What these people do isn't so different from what bloggers do, but print media, being less ephemeral than digital media, does have the added advantage (or disadvantage, depending on your perspective) of being "final" in a sense a blog never is. You want to polish things off, be absolutely sure you put your best foot forward, and be as certain as possible that what you publish might have some value for posterity.

It is this mentality I have trouble letting go of online, and I'm not so sure this is a bad thing. I once saw Arianna Huffington interviewed on The Daily Show, calling herself a blog "evangelist", and claiming you don't have to filter yourself online. You just post your thoughts, as messy as they are, and keep going, free from having to edit or polish. Blogging is just raw, uncut thought.

John Stewart seemed to think this was a bunch of crap, arguing that we have editors for a reason, and doesn't it makes sense to at least try to make something good - to revise it, to scrutinize it, to streamline it, to improve it - at least a little bit before you publish it? Huffington was having none of this, of course, but Stewart didn't seem convinced. Neither am I.
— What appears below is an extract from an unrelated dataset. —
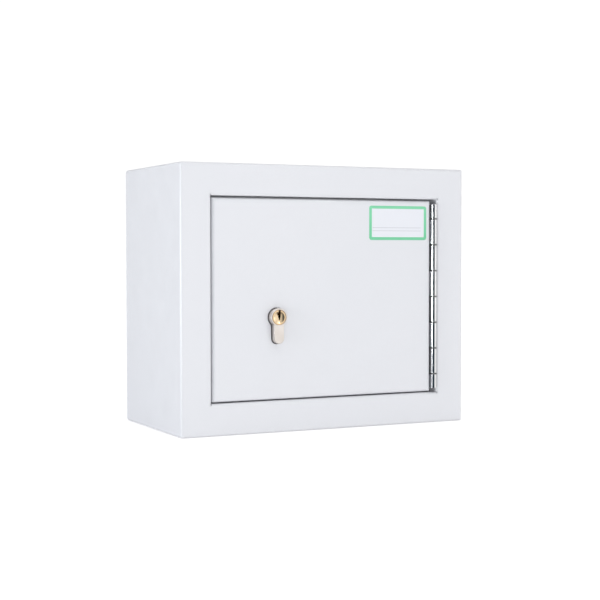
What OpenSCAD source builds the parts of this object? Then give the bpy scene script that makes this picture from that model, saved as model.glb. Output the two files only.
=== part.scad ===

While it's obviously possible to tinker too much, I do think a degree of old fashioned print media self-scrutiny is useful. I dunno about you, but I tune out quickly when a blogger just seems to be writing their stream of consciousness thoughts on a topic. I expect a writer to parse their own mind, to exercise some discretion and select the best bits for my consumption. I want a statue. Not a slab of rock.